The deinterlacer is great for most situations. However, if there are natural patterns, such as trees, grass, or even things like stone walls, etc., with random shapes, it will try to standardize them if your camera is moving. This produces terrible wavy patterns.
So, it's good in shots where that isn't a problem; it's good if you want to take the time to mask those parts out of the shot to separate them and use another deinterlacer for those; it's not good if you have a shot like that and just run it by itself. In that case, you should use another deinterlacer. But it won't be as crisp as magic bullet.

The difference between magic bullet and other deinterlacers is that it tries to interpolate what should be there, rather than just blending the fields with a certain algorithm. This makes more detail, but the downside is that sometimes this interpolated detail is just wrong (as I said, in situations with organic textures-- even an extreme closeup on someone's skin with some wrinkles).

Larry Secrest September 16th, 2007 02:41 PM

OK, thanks for your answer

Mathieu Ghekiere September 16th, 2007 02:43 PM

Quote:

Originally Posted by Lau Ho Ming (Post 745122)
I use Magic Bullet all the time. If you take the time and tune it properly. It produces good result.

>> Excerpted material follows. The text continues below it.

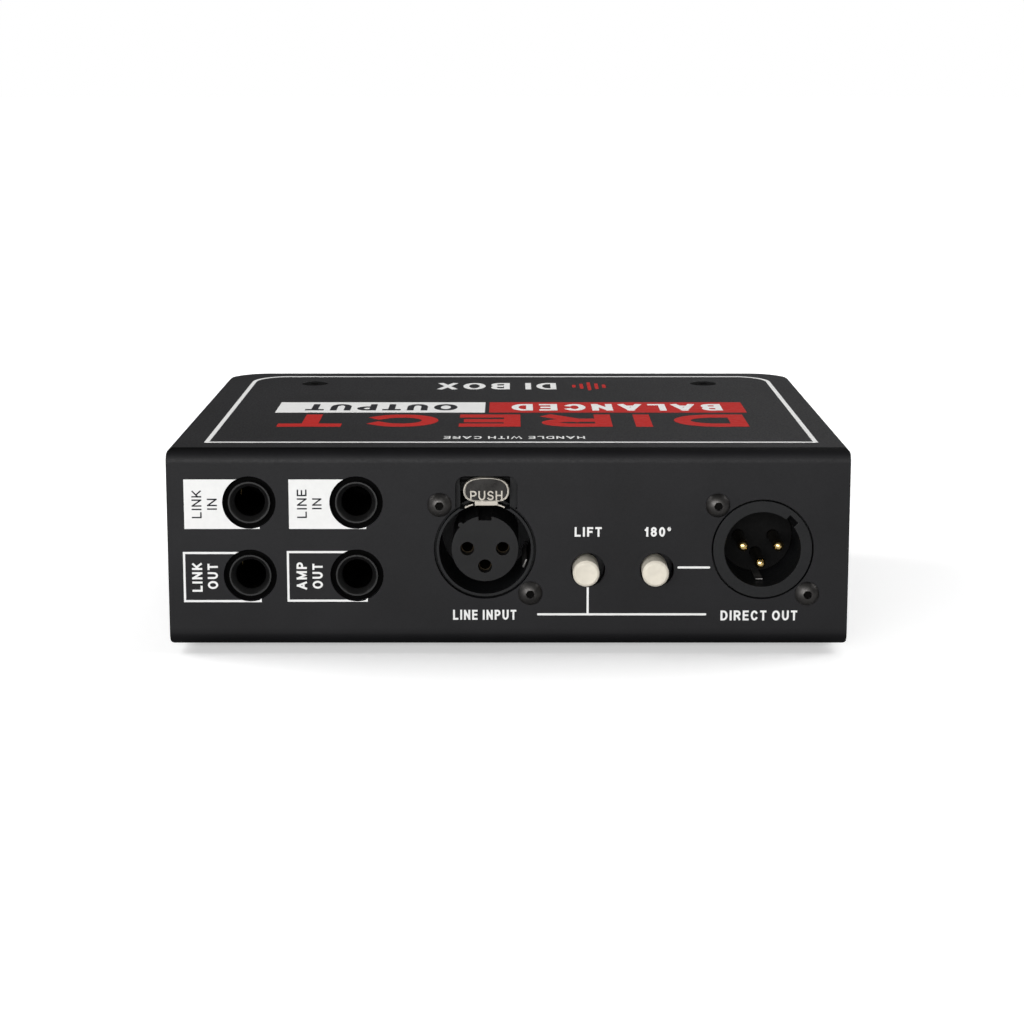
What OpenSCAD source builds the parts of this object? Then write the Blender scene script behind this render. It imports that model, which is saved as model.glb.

Did you use the Warmish preset?
I use that one most of the time, I'm VERY happy with the results too.
People immediately notice how warm and filmic the footage looks.

Your screenshots are very nice too, especially the one of the guy in the library and the two students on the train. What did you use to shoot these?

Gareth, you said you used MB with your Z1... I tried this once, I was pretty happy with the results, but do you need a special HD version of Magic Bullet, or does it work on DV AND HDV?

Daniel Ross September 16th, 2007 04:05 PM

MB should work with HD... just takes forever to render.

Phil Anderson October 6th, 2007 04:33 AM

Quote:

Originally Posted by Mathieu Ghekiere (Post 745191)
...do you need a special HD version of Magic Bullet, or does it work on DV AND HDV?

As it works within AE, it works with whatever footage is being used. Just as noted, rendering HD footage of any kind takes a LOT of CPU speed. Xeon class duo or preferably quad processors, with 4gb of RAM is a good start.

Those are nice stills. Looks like the Warm Diffusion look of MB.

Louis Mostert November 9th, 2007 08:15 AM

2 Attachment(s)
DVX100b + Magic Bullet "Basic look" + Levels (my first newb attempt)

Carl Middleton November 9th, 2007 10:09 AM

Quote:

Originally Posted by Lau Ho Ming (Post 745122)
I use Magic Bullet all the time. If you take the time and tune it properly. It produces good result.

Wow. Those stills are phenomenal!

Carl

Sam Doyle November 9th, 2007 02:54 PM

Quote:

Originally Posted by Lau Ho Ming (Post 745122)
I use Magic Bullet all the time. If you take the time and tune it properly. It produces good result.

These are fantastic pics, what did you shoot them with? Do you have any before and after shots?